» Exercise objective
Scan the data below and pick out the lines containing the word "joints".

===== Information supplied

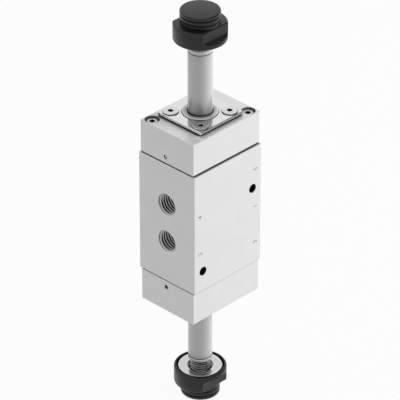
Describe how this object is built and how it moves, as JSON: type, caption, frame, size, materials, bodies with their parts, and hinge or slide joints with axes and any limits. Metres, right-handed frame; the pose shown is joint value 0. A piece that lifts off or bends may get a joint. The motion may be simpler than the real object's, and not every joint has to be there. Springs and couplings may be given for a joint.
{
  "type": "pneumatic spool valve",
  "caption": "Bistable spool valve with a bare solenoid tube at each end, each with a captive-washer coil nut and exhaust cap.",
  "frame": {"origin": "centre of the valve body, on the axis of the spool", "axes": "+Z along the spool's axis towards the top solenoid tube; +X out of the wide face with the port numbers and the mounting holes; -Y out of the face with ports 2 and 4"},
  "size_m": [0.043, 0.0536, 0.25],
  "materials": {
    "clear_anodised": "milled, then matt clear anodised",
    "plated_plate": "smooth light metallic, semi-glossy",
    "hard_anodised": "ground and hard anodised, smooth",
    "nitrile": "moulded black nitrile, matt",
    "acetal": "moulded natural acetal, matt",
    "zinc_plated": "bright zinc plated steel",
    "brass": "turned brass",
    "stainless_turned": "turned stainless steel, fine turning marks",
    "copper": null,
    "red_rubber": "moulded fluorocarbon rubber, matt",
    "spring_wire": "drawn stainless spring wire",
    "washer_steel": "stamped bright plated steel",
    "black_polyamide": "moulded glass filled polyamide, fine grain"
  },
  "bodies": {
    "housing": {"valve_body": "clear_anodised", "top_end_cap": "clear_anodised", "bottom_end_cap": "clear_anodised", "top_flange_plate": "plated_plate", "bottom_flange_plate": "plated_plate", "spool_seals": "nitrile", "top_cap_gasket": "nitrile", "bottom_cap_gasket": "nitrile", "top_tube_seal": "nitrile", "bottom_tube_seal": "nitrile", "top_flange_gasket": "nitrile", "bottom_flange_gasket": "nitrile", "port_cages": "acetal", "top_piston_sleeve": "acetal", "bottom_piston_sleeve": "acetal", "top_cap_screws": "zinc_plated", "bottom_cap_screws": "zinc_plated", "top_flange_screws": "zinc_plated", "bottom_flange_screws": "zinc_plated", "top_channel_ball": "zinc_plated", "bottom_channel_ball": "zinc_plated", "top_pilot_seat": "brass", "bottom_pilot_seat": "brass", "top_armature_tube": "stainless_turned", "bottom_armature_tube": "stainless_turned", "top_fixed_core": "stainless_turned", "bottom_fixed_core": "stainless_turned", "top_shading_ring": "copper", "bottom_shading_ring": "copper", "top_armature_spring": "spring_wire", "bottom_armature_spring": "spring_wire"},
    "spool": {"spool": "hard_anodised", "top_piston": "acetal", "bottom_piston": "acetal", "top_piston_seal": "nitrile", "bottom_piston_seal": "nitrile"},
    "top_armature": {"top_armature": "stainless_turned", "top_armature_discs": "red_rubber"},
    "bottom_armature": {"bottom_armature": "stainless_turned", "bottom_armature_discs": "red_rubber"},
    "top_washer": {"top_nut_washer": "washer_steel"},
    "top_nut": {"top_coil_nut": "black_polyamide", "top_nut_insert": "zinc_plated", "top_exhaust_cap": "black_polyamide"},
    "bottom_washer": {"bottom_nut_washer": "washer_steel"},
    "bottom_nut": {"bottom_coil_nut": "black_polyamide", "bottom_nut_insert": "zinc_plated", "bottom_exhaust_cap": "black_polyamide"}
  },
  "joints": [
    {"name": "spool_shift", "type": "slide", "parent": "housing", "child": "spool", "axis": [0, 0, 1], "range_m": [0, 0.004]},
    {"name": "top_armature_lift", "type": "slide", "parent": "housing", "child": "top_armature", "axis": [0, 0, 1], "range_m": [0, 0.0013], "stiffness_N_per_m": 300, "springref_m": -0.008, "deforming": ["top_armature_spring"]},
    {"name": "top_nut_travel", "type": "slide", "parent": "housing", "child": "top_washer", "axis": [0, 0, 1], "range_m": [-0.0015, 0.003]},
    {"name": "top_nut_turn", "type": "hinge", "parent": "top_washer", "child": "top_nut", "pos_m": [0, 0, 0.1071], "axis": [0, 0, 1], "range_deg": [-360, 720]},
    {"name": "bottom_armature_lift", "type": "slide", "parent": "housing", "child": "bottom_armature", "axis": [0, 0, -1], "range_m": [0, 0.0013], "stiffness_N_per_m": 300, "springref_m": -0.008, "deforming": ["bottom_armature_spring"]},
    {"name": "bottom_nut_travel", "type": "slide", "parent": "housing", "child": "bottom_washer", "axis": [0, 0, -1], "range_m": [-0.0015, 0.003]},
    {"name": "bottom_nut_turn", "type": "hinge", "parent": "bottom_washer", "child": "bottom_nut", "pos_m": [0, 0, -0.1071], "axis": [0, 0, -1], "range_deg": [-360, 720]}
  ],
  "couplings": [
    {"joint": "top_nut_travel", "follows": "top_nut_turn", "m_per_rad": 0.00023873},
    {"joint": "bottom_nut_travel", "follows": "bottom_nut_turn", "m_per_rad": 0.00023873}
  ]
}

==========
===== Information supplied

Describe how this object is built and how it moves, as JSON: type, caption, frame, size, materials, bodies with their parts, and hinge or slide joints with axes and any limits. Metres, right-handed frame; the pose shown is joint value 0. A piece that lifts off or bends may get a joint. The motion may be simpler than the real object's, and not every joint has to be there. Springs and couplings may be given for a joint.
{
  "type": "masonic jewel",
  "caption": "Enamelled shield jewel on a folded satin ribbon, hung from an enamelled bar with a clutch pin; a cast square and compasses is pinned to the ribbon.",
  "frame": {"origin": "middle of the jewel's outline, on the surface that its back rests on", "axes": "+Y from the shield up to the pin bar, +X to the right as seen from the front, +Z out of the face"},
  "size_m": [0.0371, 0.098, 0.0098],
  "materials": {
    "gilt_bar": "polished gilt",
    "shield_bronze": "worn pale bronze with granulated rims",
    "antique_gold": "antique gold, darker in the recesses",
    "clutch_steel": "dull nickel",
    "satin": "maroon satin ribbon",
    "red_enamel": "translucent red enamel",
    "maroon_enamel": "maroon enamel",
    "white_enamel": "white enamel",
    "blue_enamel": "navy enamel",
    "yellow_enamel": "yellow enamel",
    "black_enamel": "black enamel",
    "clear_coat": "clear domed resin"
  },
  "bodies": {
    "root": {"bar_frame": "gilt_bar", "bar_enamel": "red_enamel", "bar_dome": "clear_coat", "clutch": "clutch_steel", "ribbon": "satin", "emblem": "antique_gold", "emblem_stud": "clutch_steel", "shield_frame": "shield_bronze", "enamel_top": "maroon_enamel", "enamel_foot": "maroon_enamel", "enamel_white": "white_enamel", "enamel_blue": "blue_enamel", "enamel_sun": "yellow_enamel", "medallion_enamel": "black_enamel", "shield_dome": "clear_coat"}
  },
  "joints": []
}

==========

» Answer to the task
Describe how this object is built and how it moves, as JSON: type, caption, frame, size, materials, bodies with their parts, and hinge or slide joints with axes and any limits. Metres, right-handed frame; the pose shown is joint value 0. A piece that lifts off or bends may get a joint. The motion may be simpler than the real object's, and not every joint has to be there. Springs and couplings may be given for a joint.
  "joints": [
Describe how this object is built and how it moves, as JSON: type, caption, frame, size, materials, bodies with their parts, and hinge or slide joints with axes and any limits. Metres, right-handed frame; the pose shown is joint value 0. A piece that lifts off or bends may get a joint. The motion may be simpler than the real object's, and not every joint has to be there. Springs and couplings may be given for a joint.
  "joints": []